Hadoop is growing in leaps and bounds these days and there are additions or extensions to meet a wide variety of needs. Just a few examples include Pig, a "platform for analyzing large data sets that consists of a high-level language for expressing data analysis programs, coupled with infrastructure for evaluating these programs" that enables "embarassingly parallel" data analysis tasks. There is HBase, which enables random, read/write access to large datasets, something difficult to do with Hadoop itself. Also worth mentioning is HadoopDB which is an attempt to more explicitly combine the methods of MapReduce and the relational database.

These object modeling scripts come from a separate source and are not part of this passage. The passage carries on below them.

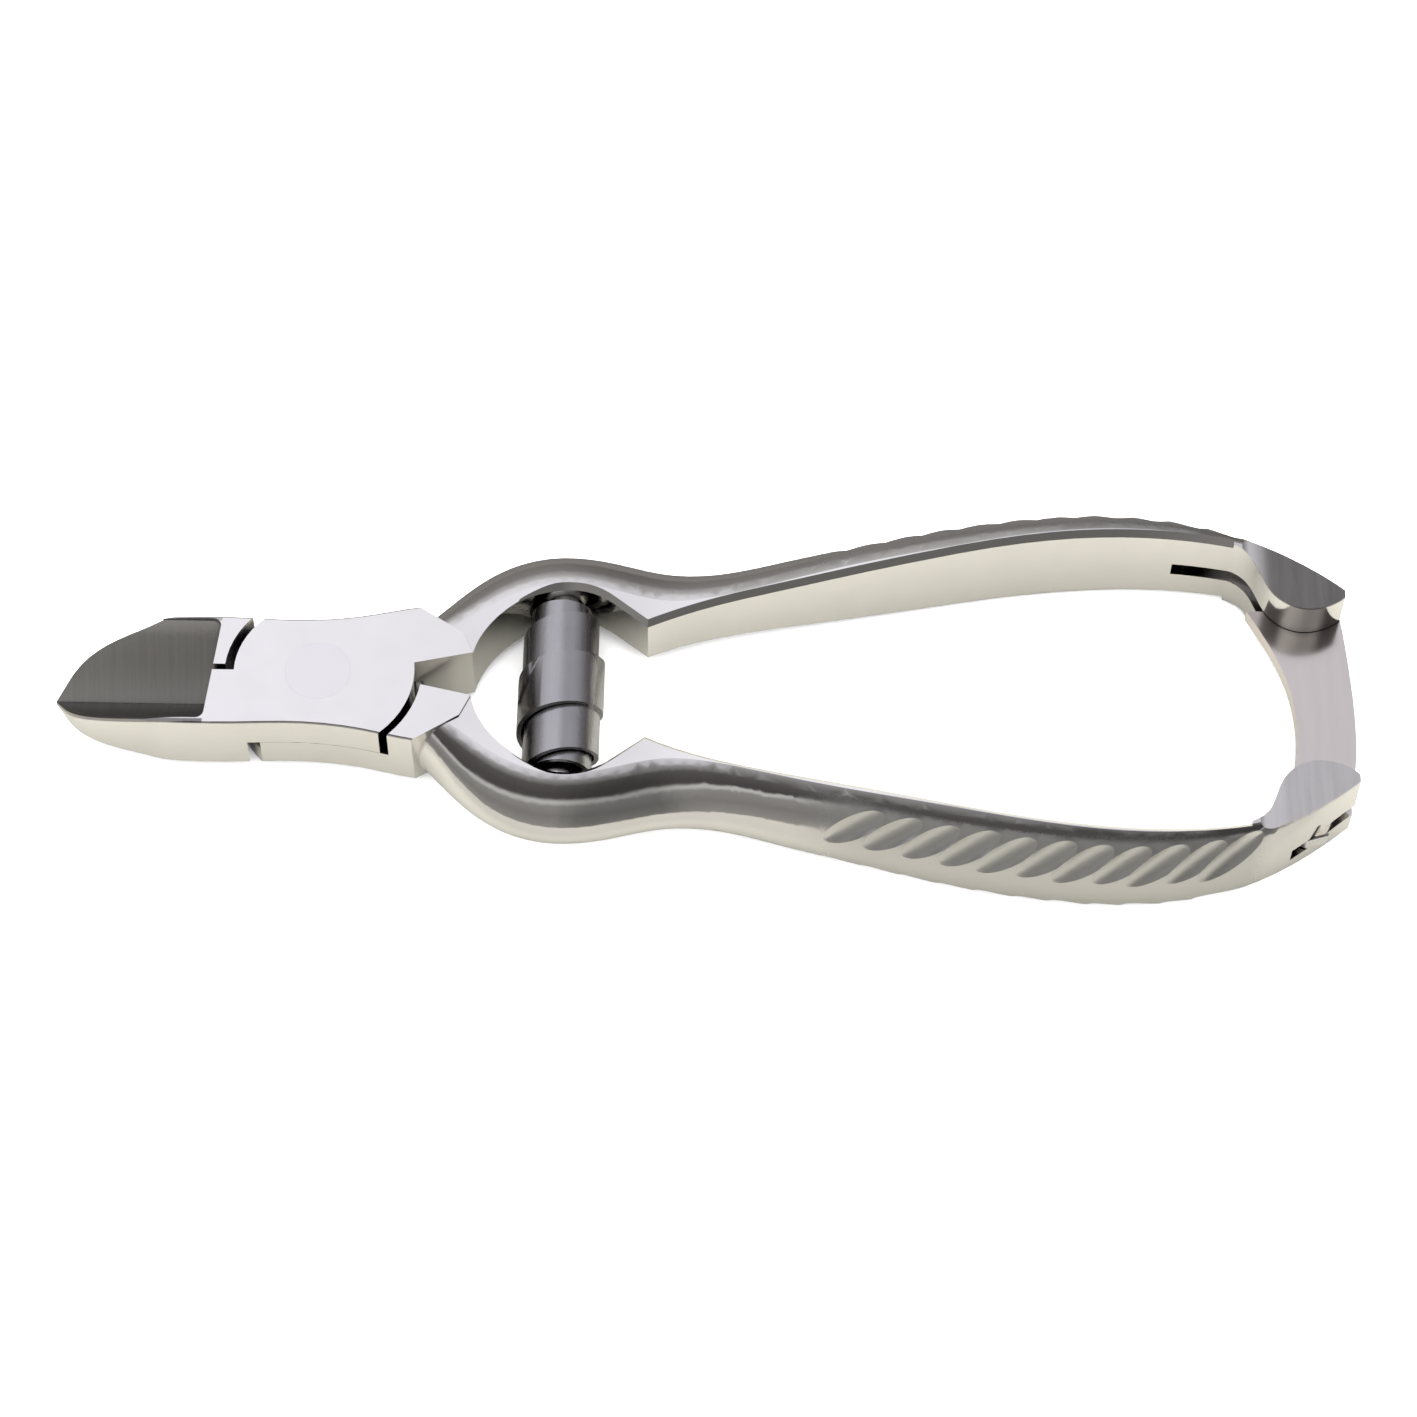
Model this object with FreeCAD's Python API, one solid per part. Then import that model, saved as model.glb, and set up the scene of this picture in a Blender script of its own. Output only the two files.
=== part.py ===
"""A heavy nail nipper with a lap joint, a barrel spring and a swinging lock link.

Frame: the origin is on the pivot's axis at the back face of the joint, +X runs to the handle ends,
+Y to the front lever's handle and +Z out of the front face. Sizes are in millimetres.
"""

import FreeCAD, Part
import math
import os

V = FreeCAD.Vector

# Joint block: two plates that lap at half the thickness and turn on the rivet.
JOINT_THICKNESS = 8.0
LAP_GAP = 0.04
JAW_LENGTH = 28.9
JAW_HALF_WIDTH = 6.8
WAIST_HALF_WIDTH = 6.57
SHOULDER = (10.4, 8.45)
CREASE = [(15.3, 5.2), (16.4, 2.7)]
CROTCH_START = (9.0, 1.0)
EDGE_BREAK = 0.22
PLATE_RADIUS_AT_JAW = 9.0
HEEL_RADIUS = 10.0
PLATE_RADIUS_AT_HANDLE = 10.3
SHOULDER_RADIUS = 11.1
JAW_PARTING = 0.04
HEEL_STEP = 0.7
HEEL_STEP_X = -11.9

# Jaws: the nose falls from the joint's face to the tip, and a hollow is ground across both.
NOSE = [(-13.5, 8.0), (-19.4, 7.1), (-23.7, 5.3), (-28.9, 0.95)]
JAW_SIDE = [(-27.0, 2.5), (-23.7, 4.62), (-18.5, 6.13)]
JAW_CHEEK_X = -11.0
EDGE_LAND = 0.8
BOWL_HALF_WIDTHS = (6.4, -5.95)
BOWL_BACK_WALL = ((-10.7, 6.5), (-11.9, -6.1))
BOWL_CORNER = 0.9
BOWL_HOLLOW = 0.8

# Rivet, flush with both faces.
RIVET_RADIUS = 2.6
RIVET_HEAD_RADIUS = 3.5
RIVET_HEAD_DEPTH = 0.8
PIN_SEAT_GAP = 0.01
TURNING_GAP = 0.03

# Handle sections: place along X, inner reference, half-width in Z, outer crown.
HANDLE_SECTIONS = [
    (9.5, 1.5, 3.85, 6.9),
    (14.0, 5.2, 3.8, 11.4),
    (19.0, 8.8, 3.7, 15.7),
    (25.0, 11.2, 3.7, 17.6),
    (31.0, 10.6, 3.65, 17.1),
    (37.0, 9.2, 3.65, 15.7),
    (43.0, 9.8, 3.95, 15.7),
    (50.0, 11.6, 4.4, 17.3),
    (58.0, 13.6, 5.05, 19.2),
    (66.0, 15.3, 5.5, 21.1),
    (75.0, 17.1, 5.8, 22.6),
    (84.0, 18.2, 5.8, 23.3),
    (92.0, 18.1, 5.6, 22.7),
    (99.0, 16.9, 5.4, 20.6),
    (105.0, 14.8, 5.2, 16.9),
    (110.5, 11.2, 5.0, 12.3),
]
CROWN_POWER = 2.0
EDGE_POWER = 2.15
CROWN_SET_BACK = 0.8
SIDE_STRIP = 0.8
INNER_DEPTH = 9.0
BAY = [(19.3, 8.0), (25.9, 11.5), (31.6, 9.7)]
STOP_POINT = (35.1, 6.9)
GRIP = [(40.9, 9.2), (49.5, 11.5), (62.4, 14.5), (75.3, 17.2), (88.0, 18.35)]
NECK_START = (98.7, 17.4)
NECK = [(100.9, 15.4), (102.6, 11.6), (105.6, 9.65), (108.5, 9.95)]
LOBE_TIP = (110.5, 11.2)
LOBE_HALF_THICKNESS = 4.9
LOBE_FLAT_X = 101.5
LOBE_RUN_OUT = 4.0

# Finger flutes, scooped on a slant across the crown of each handle.
FLUTE_COUNT = 11
FLUTE_FIRST_X = 54.0
FLUTE_PITCH = 4.03
FLUTE_SLANT = 5.0
FLUTE_SHARES = (0.37, 0.66, 0.93)
FLUTE_DEPTH = 0.55
FLUTE_RADIUS = 2.0
FLUTE_HALF_LENGTH = 8.5

# The worn break along the inner edges of the handles.
INNER_BREAK = 0.65
INNER_BREAK_START_X = 20.5
INNER_BREAK_RUN_IN = 5.0
INNER_BREAK_SPACING = 1.5
CUT_PAST = 0.5

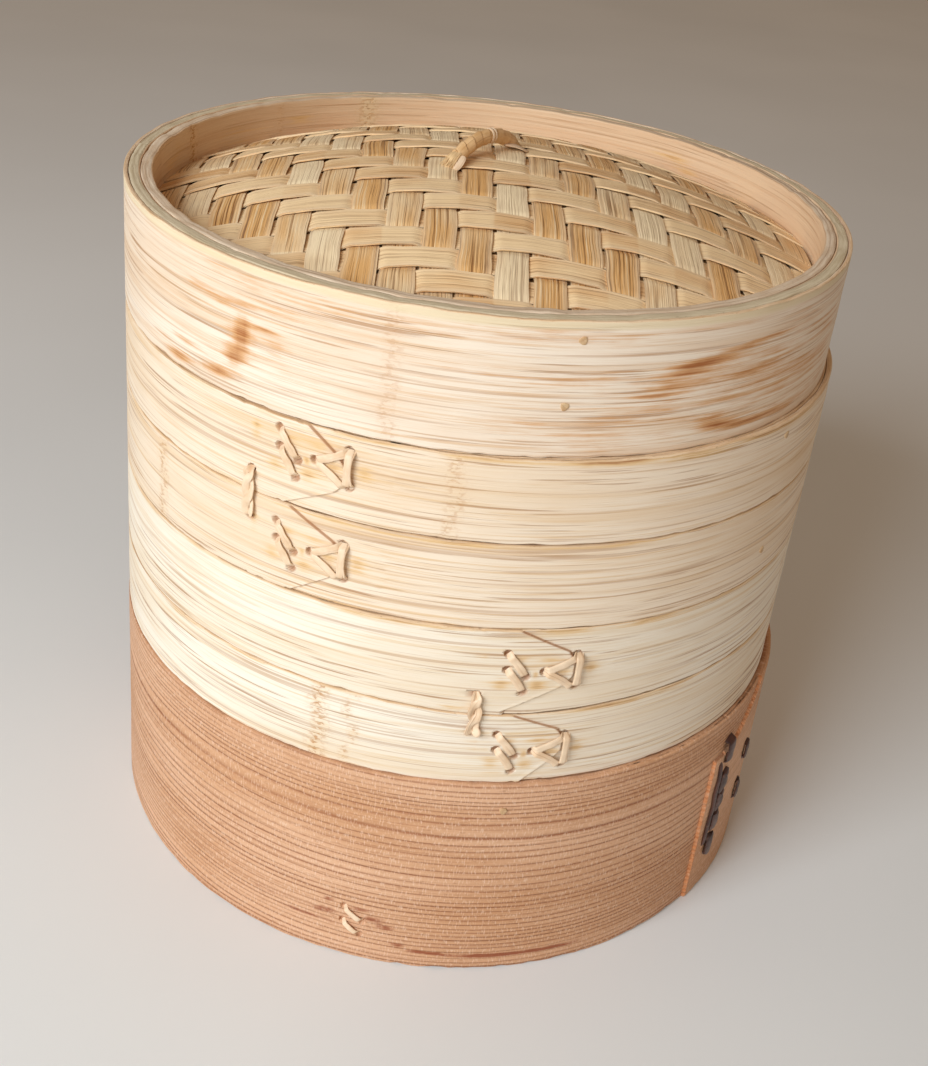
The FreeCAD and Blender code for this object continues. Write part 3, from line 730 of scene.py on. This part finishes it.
def tier(name, lap, ends, laces, tie, tie_reach, pegs, knots, stains, sag, face, seed):
    """Everything that shows of one tier; each pair is for the bottom and the top band.

    ends says where each band's pointed end starts and stops beside its lace;
    tie_reach is how far the tie runs below and above the seam; sag is how far
    the seam between the bands dips by the lap.
    """
    halves = ("_bottom", "_top")
    centre, radius, _, seam = node_ring(name + "_bottom_band")
    ties = (tie, tie + 180)
    tie_holes = [(azimuth, seam + lift) for azimuth in ties for lift in tie_reach]
    for count, (half, end, lace, knot, stain) in enumerate(zip(halves, ends, laces, knots, stains)):
        band = (radius, *node_ring(name + half + "_band")[2:])
        lap_end = (lap, *end)
        laced = lace_holes(lap, lace)
        places = [(*hole, 0.9, 2.0, -0.35) for hole in laced] + [(lap - 0.5, lace + 1.0, 9.0, 11.0, 0.3)]
        places += [(lap + turned, lace + raised, *size) for turned, raised, *size in LACE_BLOTS]
        holes = laced + tie_holes
        marks = band_marks(lap_end, band, places + [stain], knot, holes, seed + 9 * count)
        hoop(name + half + "_band", radius - BAND_PLY, name, [face, RIM_TAN, face, RIM_TAN],
             band_relief(lap_end, band, holes), marks, [(lap, 9.5), (tie, 1.6), (tie + 180, 1.6)], row=0.5,
             corner=0.45, fray=0.3, seed=seed + 10 * count, bend=band_bend(lap_end),
             dip=seam_dip(seam, lap, sag))
    for half, lace in zip(halves, laces):
        lacing(name + half + "_lacing", name, name + half + "_band", lap, lace, seed + 3)
    parts = []
    for count, azimuth in enumerate(ties):
        parts += twisted_tie(centre, radius, azimuth, seam + tie_reach[0], seam + tie_reach[1], seed + count)
    strip_piece(name + "_seam_ties", parts, name, CANE, (name + "_seam_ties",))
    peg_set(name + "_pegs", name, name + "_top_band", pegs, seed + 40)

    inner, locator = (node_ring(name + part)[1] for part in ("_inner_hoop", "_locating_hoop"))
    for count, (part, inside, row, corner, fray) in enumerate((
            ("_core_hoop", inner + PLY_GAP, 12.0, 0.35, 0.2),
            ("_inner_hoop", locator + PLY_GAP, 12.0, 0.35, 0.2),
            ("_locating_hoop", locator - LOCATOR_PLY, 6.0, 0.5, 0.35),
            ("_floor_ring", locator - LOCATOR_PLY, 4.0, 0.4, 0.2))):
        hoop(name + part, inside, name, LINED, row=row, corner=corner, fray=fray,
             seed=seed + 21 + count)
    slatted_floor(name, seed)


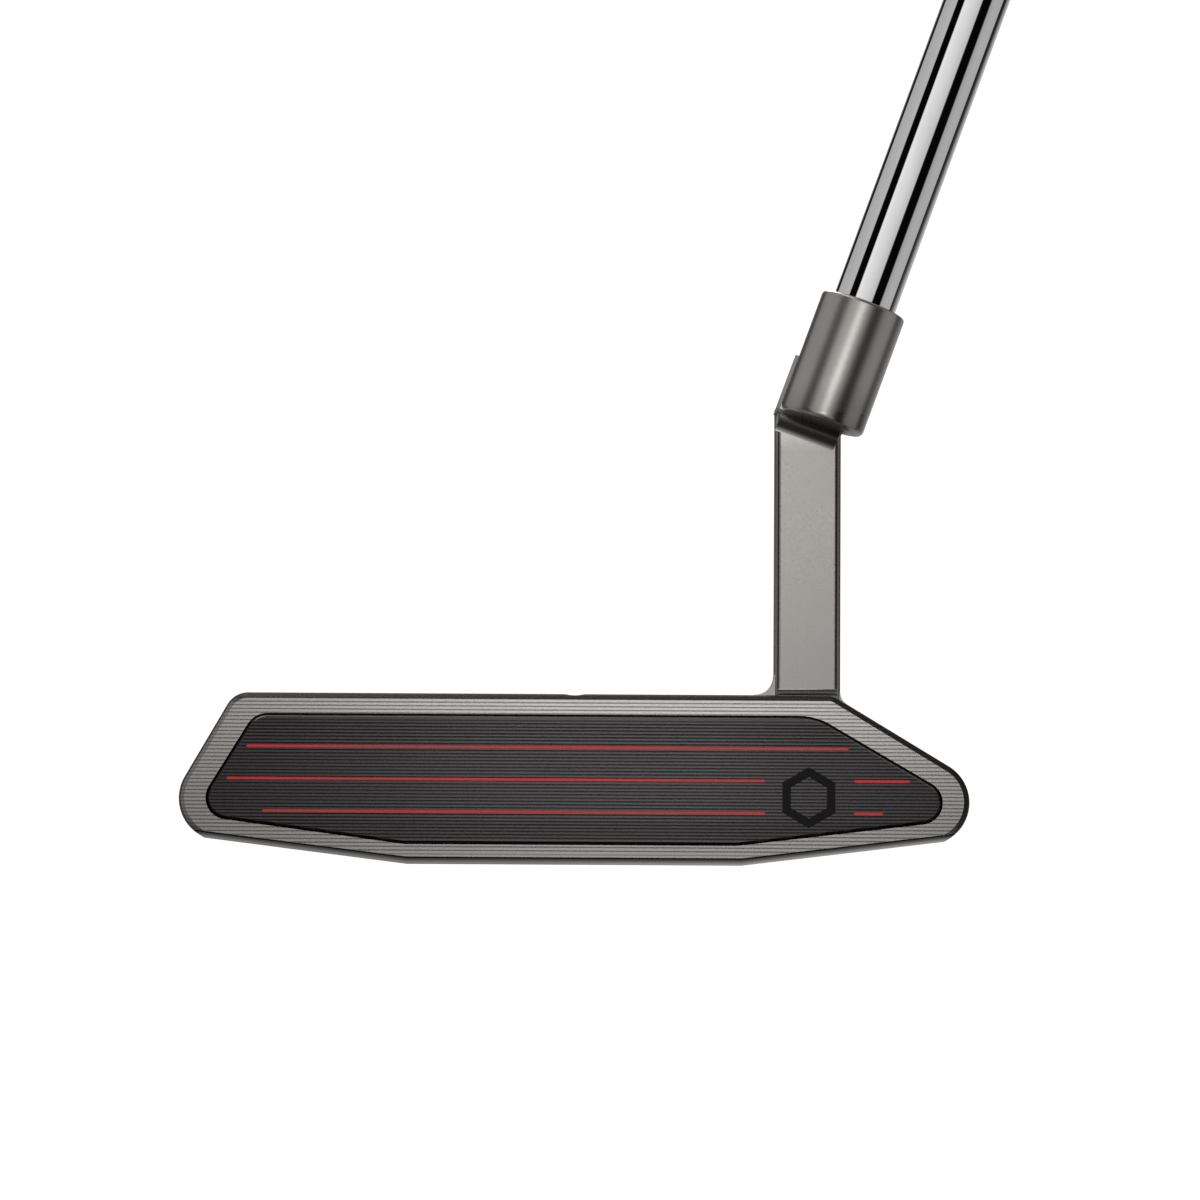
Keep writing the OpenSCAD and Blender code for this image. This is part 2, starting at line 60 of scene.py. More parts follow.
GRIP_START, GRIP_LENGTH = 622.0, 267.0     # mouth of the grip, along the shaft's axis
GRIP_BORE = 8.89                           # radius
GRIP_AROUND, GRIP_ROWS = 160, 740          # points round the grip, rows along it
AXIS = (Matrix.Translation(Vector((GROUND_X, HOSEL_Y, 0)) * MM)
        @ Matrix.Rotation(LIE, 4, "Y"))


# ---------------------------------------------------------------- node helpers
def rgba(colour):
    """A grey level or an RGB triple as RGBA."""
    if isinstance(colour, (int, float)):
        colour = (colour,) * 3
    return (*colour, 1.0)


class Graph:
    """A node tree with short helpers. A value is a number, a colour or a node's output."""

    def __init__(self, tree):
        self.tree = tree
        self.coords = self.add("TexCoord").outputs

    def feed(self, socket, value):
        if isinstance(value, bpy.types.NodeSocket):
            self.tree.links.new(value, socket)
        else:
            socket.default_value = rgba(value) if socket.type == "RGBA" else value

    def add(self, kind, inputs=None, **settings):
        node = self.tree.nodes.new("ShaderNode" + kind)
        for name, value in settings.items():
            setattr(node, name, value)
        for name, value in (inputs or {}).items():
            self.feed(node.inputs[name], value)
        return node

    def axes(self, vector):
        return self.add("SeparateXYZ", {0: vector}).outputs

    def math(self, operation, *values):
        return self.add("Math", dict(enumerate(values)), operation=operation).outputs[0]

    def times(self, a, b):
        return self.math("MULTIPLY", a, b)

    def over(self, value, limit):
        return self.math("GREATER_THAN", value, limit)

    def under(self, value, limit):
        return self.math("LESS_THAN", value, limit)

    def mix(self, amount, a, b, blend="MIX"):
        inputs = {0: amount, 6: a, 7: b}
        return self.add("Mix", inputs, data_type="RGBA", blend_type=blend).outputs[2]

    def mix_shader(self, amount, a, b):
        return self.add("MixShader", {0: amount, 1: a, 2: b}).outputs[0]

    def ramp(self, value, *stops):
        """Colour ramp through (position, colour) stops."""
        node = self.add("ValToRGB", {"Fac": value})
        elements = node.color_ramp.elements
        while len(elements) > 1:
            elements.remove(elements[-1])
        elements[0].position, elements[0].color = stops[0][0], rgba(stops[0][1])
        for position, colour in stops[1:]:
            elements.new(position).color = rgba(colour)
        return node.outputs["Color"]

    def fade(self, value, low, high, start=0.3, end=0.7):
        """From low to high as the value runs from start to end; the defaults suit noise."""
        return self.ramp(value, (start, low), (end, high))


class Material(Graph):
    def __init__(self, name):
        self.material = bpy.data.materials.new(name)
        self.material.use_nodes = True
        super().__init__(self.material.node_tree)
        by_type = {node.type: node for node in self.tree.nodes}
        self.surface = by_type["BSDF_PRINCIPLED"]
        self.output = by_type["OUTPUT_MATERIAL"]

    def set(self, **values):
        """Principled inputs, with underscores for spaces."""
        for name, value in values.items():
            self.feed(self.surface.inputs[name.replace("_", " ")], value)

    def noise(self, scale, detail, stretch=None):
        vector = self.coords["Object"]
        if stretch:
            vector = self.add("Mapping", {"Scale": stretch, "Vector": vector}).outputs["Vector"]
        inputs = {"Scale": scale, "Detail": detail, "Roughness": 0.55, "Vector": vector}
        return self.add("TexNoise", inputs).outputs["Fac"]

    def bump(self, height, strength, distance=0.0001):
        inputs = {"Strength": strength, "Distance": distance, "Height": height}
        self.set(Normal=self.add("Bump", inputs).outputs["Normal"])

    def off_line(self, z, pitch, first):
        """Distance from the nearest milled line, in pitches; pitch and first line in mm."""
        lines = self.math("MULTIPLY_ADD", z, 1 / MM / pitch / math.cos(LOFT),
                          -first / pitch + 0.5)
        return self.math("ABSOLUTE", self.math("SUBTRACT", self.math("FRACT", lines), 0.5))


# ---------------------------------------------------------------- materials
def face_lines(mat, y, z, normal):
    """Mask of the milled lines, on the forward-looking surface of the face."""
    line = mat.times(mat.fade(mat.off_line(z, pitch=0.55, first=2.1), 1.0, 0.0,
                              start=0.16, end=0.26),
                     mat.times(mat.under(y, FACE_BACK * MM), mat.under(z, 24.9 * MM)))
    forward = mat.fade(normal[1], 1.0, 0.0, start=0.0, end=0.02)
    return mat.times(line, mat.times(forward, mat.over(normal[2], -0.5)))


def blasted_area(mat, y, z, normal):
    """Mask of the bead-blasted surfaces, behind the blade and wherever they look back."""
    behind = mat.times(mat.over(y, (LEAD_Y + 7.4) * MM), mat.under(z, BLADE_TOP * MM))
    return mat.math("MAXIMUM", behind, mat.fade(normal[1], 0.0, 1.0, start=0.10, end=0.25))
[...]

Whichever the case, while Hadoop is still an emerging technology, what currently makes it special is its proven ability to perform well across numerous problem domains in a large number of well-known production applications. This makes it likely that you'll see this approach considered more and more often in next-generation enterprises. I'll keep track of it here as I can, in the meantime, I recommend spending some time understanding how Hadoop works and getting a feel for what it can do in your enterprise when you need it.
Are you planning to use Hadoop in your organization? Why or why not?